USA

Harris blames Trump for abortion ban in Arizona 

Vice President Kamala Harris speaks on reproductive freedom at El Rio Neighborhood Center in Tucson, Ariz., April 12, 2024. The top court in Arizona on April 9, 2024, ruled a 160-year-old near-total ban on abortion is enforceable.

U.S. Vice President Kamala Harris on Friday blamed Republican presidential candidate Donald Trump for the loss of abortion rights in Arizona, three days after a court there upheld a 160-year-old ban on the procedure.

Arizona's conservative Supreme Court sent a shock wave through one of 2024's most competitive election states, which could swing the presidential race and determine control of the Senate.

Strategists in both parties said the ruling, which outlaws nearly all abortions, would push even Republican-leaning moderates toward Democrats, while also animating young voters and voters of color.

"We all must understand who is to blame: former President Donald Trump did this," Harris said before an audience that included reproductive health patients and providers in Tucson. "A second Trump term would be even worse ... . If Donald Trump gets the chance, he will sign a national abortion ban."

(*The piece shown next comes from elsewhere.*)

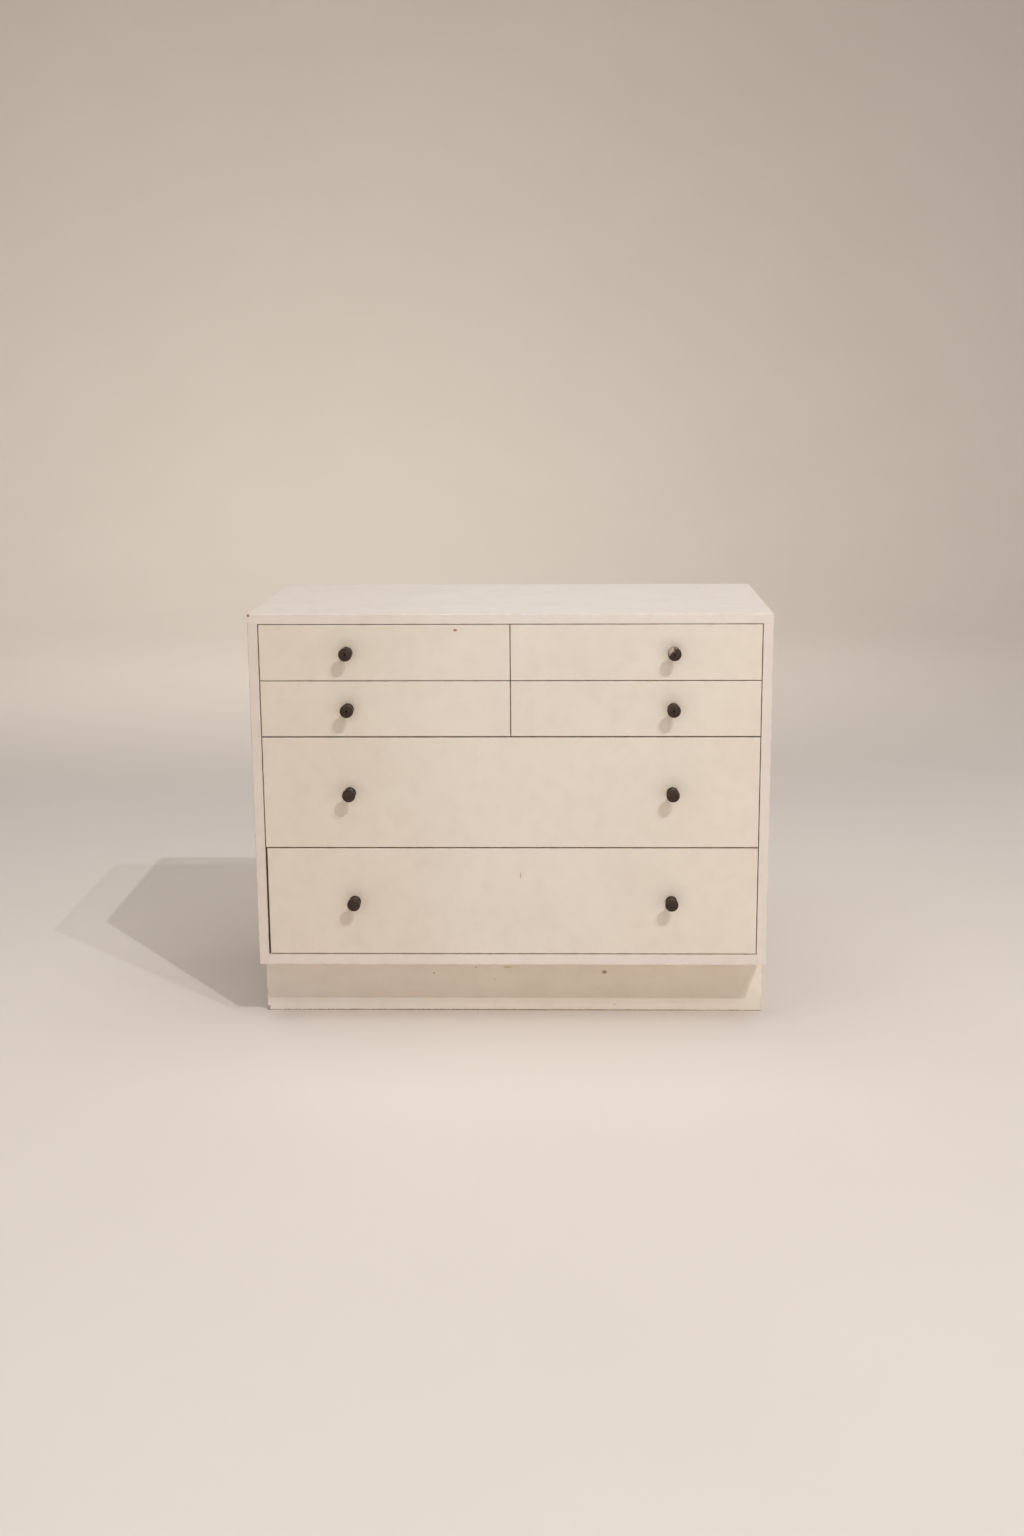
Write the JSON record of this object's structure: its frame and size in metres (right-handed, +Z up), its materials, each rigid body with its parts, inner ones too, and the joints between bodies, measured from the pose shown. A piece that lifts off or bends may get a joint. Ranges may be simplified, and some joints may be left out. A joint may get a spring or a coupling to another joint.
{
  "type": "chest of drawers",
  "caption": "Low painted chest with inset drawers, small ones over wide ones, turned metal knobs and a recessed plinth.",
  "frame": {"origin": "centre of the bounding box at the floor, which the plinth stands on", "axes": "+X across the chest to the right as seen from the front, -Y out of the drawer fronts towards the user, +Z up"},
  "size_m": [0.914, 0.492, 0.745],
  "materials": {
    "case_paint": "worn satin off-white enamel paint over wood",
    "front_paint": "yellowed cream satin enamel paint over wood",
    "plinth_paint": "scuffed cream satin enamel paint over wood",
    "knob_brass": "dark brown patina",
    "frame_pine": "bare planed pine",
    "box_birch": "bare sanded birch",
    "bottom_ply": "bare birch plywood",
    "back_ply": "bare plywood",
    "screw_steel": "plain zinc-plated steel"
  },
  "bodies": {
    "case": {"top_panel": "case_paint", "left_side": "case_paint", "right_side": "case_paint", "bottom_panel": "case_paint", "back_panel": "back_ply", "back_screws": "screw_steel", "upper_front_rail": "frame_pine", "upper_rear_rail": "frame_pine", "upper_runners": "frame_pine", "middle_front_rail": "frame_pine", "middle_rear_rail": "frame_pine", "middle_runners": "frame_pine", "lower_front_rail": "frame_pine", "lower_rear_rail": "frame_pine", "lower_runners": "frame_pine", "upper_partition": "frame_pine", "lower_partition": "frame_pine", "plinth_front": "plinth_paint", "plinth_rear": "plinth_paint", "plinth_left": "plinth_paint", "plinth_right": "plinth_paint", "plinth_blocks": "frame_pine"},
    "top_left_drawer": {"top_left_drawer_front": "front_paint", "top_left_drawer_left_side": "box_birch", "top_left_drawer_right_side": "box_birch", "top_left_drawer_back": "box_birch", "top_left_drawer_bottom": "bottom_ply", "top_left_drawer_knobs": "knob_brass"},
    "top_right_drawer": {"top_right_drawer_front": "front_paint", "top_right_drawer_left_side": "box_birch", "top_right_drawer_right_side": "box_birch", "top_right_drawer_back": "box_birch", "top_right_drawer_bottom": "bottom_ply", "top_right_drawer_knobs": "knob_brass"},
    "second_left_drawer": {"second_left_drawer_front": "front_paint", "second_left_drawer_left_side": "box_birch", "second_left_drawer_right_side": "box_birch", "second_left_drawer_back": "box_birch", "second_left_drawer_bottom": "bottom_ply", "second_left_drawer_knobs": "knob_brass"},
    "second_right_drawer": {"second_right_drawer_front": "front_paint", "second_right_drawer_left_side": "box_birch", "second_right_drawer_right_side": "box_birch", "second_right_drawer_back": "box_birch", "second_right_drawer_bottom": "bottom_ply", "second_right_drawer_knobs": "knob_brass"},
    "third_drawer": {"third_drawer_front": "front_paint", "third_drawer_left_side": "box_birch", "third_drawer_right_side": "box_birch", "third_drawer_back": "box_birch", "third_drawer_bottom": "bottom_ply", "third_drawer_knobs": "knob_brass", "third_drawer_muntin": "frame_pine"},
    "bottom_drawer": {"bottom_drawer_front": "front_paint", "bottom_drawer_left_side": "box_birch", "bottom_drawer_right_side": "box_birch", "bottom_drawer_back": "box_birch", "bottom_drawer_bottom": "bottom_ply", "bottom_drawer_knobs": "knob_brass", "bottom_drawer_muntin": "frame_pine"}
  },
  "joints": [
    {"name": "top_left_drawer_slide", "type": "slide", "parent": "case", "child": "top_left_drawer", "axis": [0, -1, 0], "range_m": [0, 0.33]},
    {"name": "top_right_drawer_slide", "type": "slide", "parent": "case", "child": "top_right_drawer", "axis": [0, -1, 0], "range_m": [0, 0.33]},
    {"name": "second_left_drawer_slide", "type": "slide", "parent": "case", "child": "second_left_drawer", "axis": [0, -1, 0], "range_m": [0, 0.33]},
    {"name": "second_right_drawer_slide", "type": "slide", "parent": "case", "child": "second_right_drawer", "axis": [0, -1, 0], "range_m": [0, 0.33]},
    {"name": "third_drawer_slide", "type": "slide", "parent": "case", "child": "third_drawer", "axis": [0, -1, 0], "range_m": [0, 0.33]},
    {"name": "bottom_drawer_slide", "type": "slide", "parent": "case", "child": "bottom_drawer", "axis": [0, -1, 0], "range_m": [0, 0.33]}
  ]
}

Women hold signs as they listen to Vice President Kamala Harris speak on reproductive freedom at El Rio Neighborhood Center in Tucson, Ariz., April 12, 2024.

Trump, set to face President Joe Biden again in November's election, has distanced himself from the Arizona ruling. On Wednesday, he said the court had gone too far in reviving a near-total abortion ban, even while defending the Supreme Court decision that permitted states to restrict abortion.

"President Trump could not have been more clear. These are decisions for people of each state to make," said Karoline Leavitt, a Trump campaign spokesperson.

Biden beat Trump in Arizona by fewer than 11,000 votes out of 3.3 million ballots cast in 2020, the Democrat's narrowest margin of victory in any state.

Democrats think their opposition to restrictions on reproductive rights can help them secure another victory in the border state, where voters had been more focused on cost-of-living issues and immigration.

Biden has tasked Harris, a former prosecutor and senator, with leading the administration's reaction to the U.S. Supreme Court's 2022 ruling overturning abortion rights and with reaching core liberal voters undecided on a second, four-year term for the president.

The Supreme Court's decision overturning the landmark 1973 Roe v. Wade decision was powered by a conservative majority that Trump installed.

Harris visited Phoenix, Arizona's capital, just last month to talk about abortion rights as part of a "Fight for Reproductive Freedoms" tour that has taken her to 20 states and included a visit to a Minnesota health clinic that offers abortion services.

U.S. Representative Ruben Gallego, an Arizona Democrat running for a U.S. Senate seat in the Western state, criticized his Republican opponent Kari Lake for previously backing the abortion ban even though Lake disavowed the court ruling to reinstate it.

Gallego traveled with Harris from Washington to Tucson and was set to hold another event on the topic in Phoenix later on Friday.

"We don't want this to be our brand. Arizona's a state that's got a booming economy," Gallego told reporters aboard Air Force Two. "Now we look like this state that is relegating our women back to the 1860 laws?"

The Biden campaign has aired an advertisement in Arizona in which a Texas woman tearfully describes almost dying after she was denied an abortion following a miscarriage. Across a black screen, the words "Donald Trump did this" flash as her sobs continue in the background.

Asked at the White House on Wednesday what he would say to the people of Arizona, Biden replied, "Elect me."

Biden ran on legalizing abortion, but Democrats did not deliver him such a bill when they controlled Congress by slim margins from 2021 to 2023.